Fri 29 Sep 2006
Is there a better process of tracking return visitors without concern of cookies being deleted?
According to this article, there may be…
Clearing cookies is not enough to save your privacy
"Clearing cookies may not be enough as you may think. Your browser's cache is a valuable store of information. A JavaScript .js file resource which is generated dynamically when requested can have embedded a unique tracking ID and can live permanently in your browser's cache when sent with the right HTTP cache-control headers. This JavaScript file can then be called by pages. The script is never re-requested, and hence keeps the unique ID, and it can call resources on the server-side to track you. They just need to associate this unique ID once with your account (when you login first time after the ID was created), and they can set cookies back again later and track you anyway. The result is that you can be tracked uniquely even past the point where you clear your cookies (i.e., as if you never cleared your cookies to generate fresh ones)."
"The fundament of the meantime exploit is that the server wishes to `tag' the client with some information that will later be reported back, allowing the server to identify a chain. Cookies are a good approach to this, but their privacy implications are well known and so Bob requires a more surreptitious approach.
The HTTP cache-control headers are perfect for this: the data is provided by the server, stored but not verified by the client, and then provided verbatim back to the server on the next matching request.
Two headers in particular are useful: Last-Modified and ETag. Both are designed to help the client and server negotiate whether to use a cached copy or fetch the resource again.
The general approach of meantime is that rather than using the headers for their intended purpose, Bob's servers will instead send down a unique tag for the client.
Last-Modified is constrained to be a date, and therefore is somewhat inflexible. Nevertheless, the server can reasonably choose any second since the Unix epoch, which allows it to tag on the order of one billion distinct clients.
ETag allows an arbitrary short string to be stored and passed. It is not so commonly implemented in user agents at the moment, and so not such a good choice."

September 29th, 2006 at 3:44 pm
Though this would work, I don’t see it as a reliable solution. Headers sent to a server can be easily spoofed to be something they are not. All it would take is one rotten apple to play the game and your stats would be come skewed.
This applies to programming as well, there are some headers that you cannot trust because they could easily spoofed (Last Modified, ETag, etc) or changed (just with a few clicks in some firefox extensions).
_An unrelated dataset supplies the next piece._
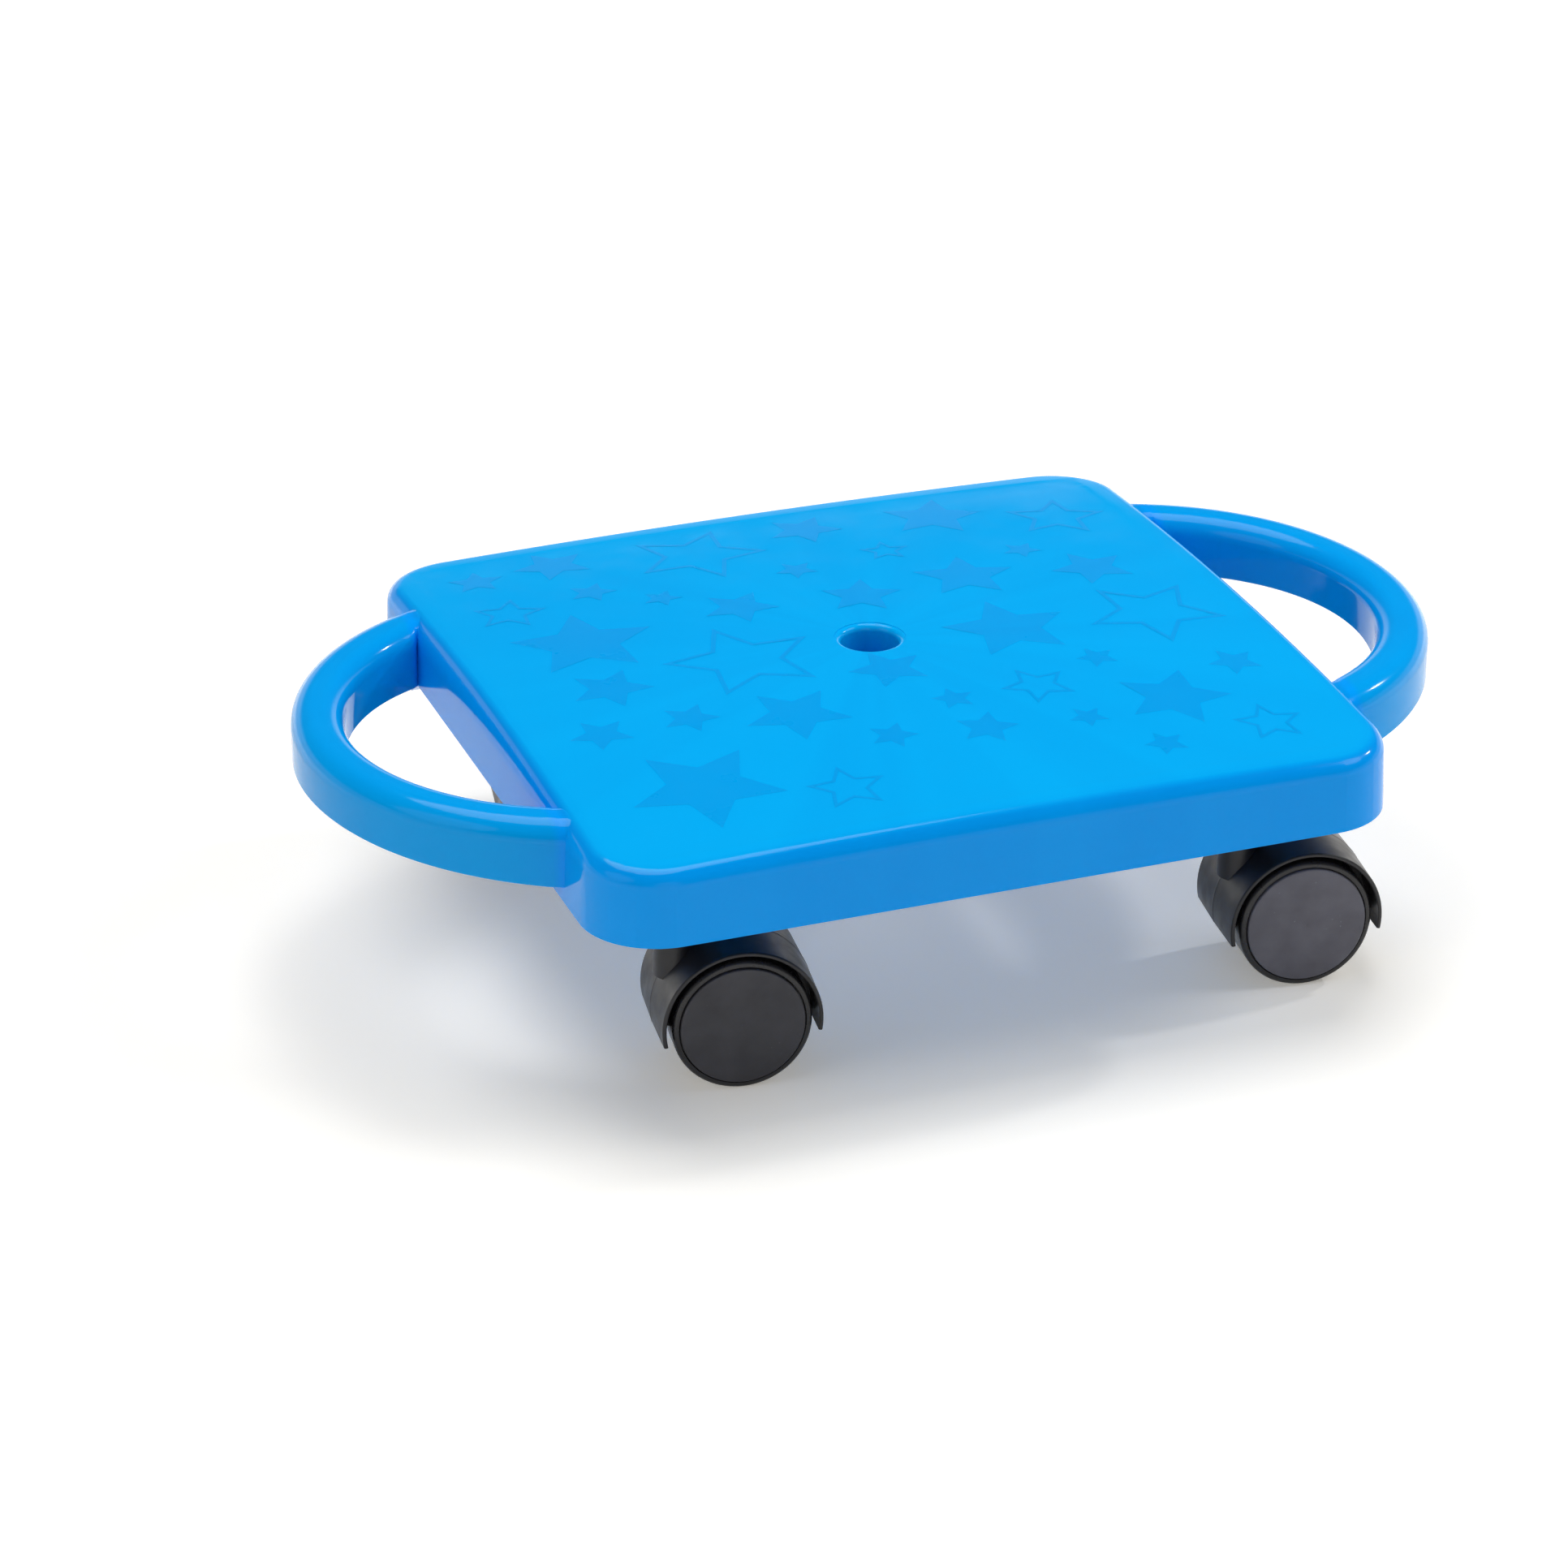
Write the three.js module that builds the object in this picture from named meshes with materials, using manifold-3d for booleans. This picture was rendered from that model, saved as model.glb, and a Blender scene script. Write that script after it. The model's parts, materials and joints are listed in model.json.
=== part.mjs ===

The way to track without cookies? Track on the server side. This solution is much better and reliable (yes, there are still issues with this). Using an analytics program, in conjuntion with your server logs, and in conjunction with a custom server side tracker will yield you your best results - relying on one source can lead to inconsistencies. Using several tools and comparing across them will help in narrowing things down.
To me, this seems too much like a hack for tracking - not a reliable way to track - but i know that cookies arent reliable, and there are drawbacks to server side stats.
What if a user has JS disabled? This is possible with so many security threats surrounding the PC world - this eliminates many things (including some third party analytics such as google).
November 3rd, 2006 at 2:42 pm
I agree there is some discrepency with users cookies, but still better than log file analyzers.
November 9th, 2006 at 12:21 pm
RE: Geoff
I would be interested to hear more in your reasoning behind that.
Cookies, something that can be spoofed by a simple telnet request (or hacked through multiple times), versus a log analyzer of your raw server logs (which you then have to have the knowledge to interpret). I could simply turn off my cookies while browsing, but I can’t turn off your raw server log. Which one should you put more faith in?
Having your eggs in more than one basket will give you a more refined picture, but I fail to see how cookies are a better way than log files?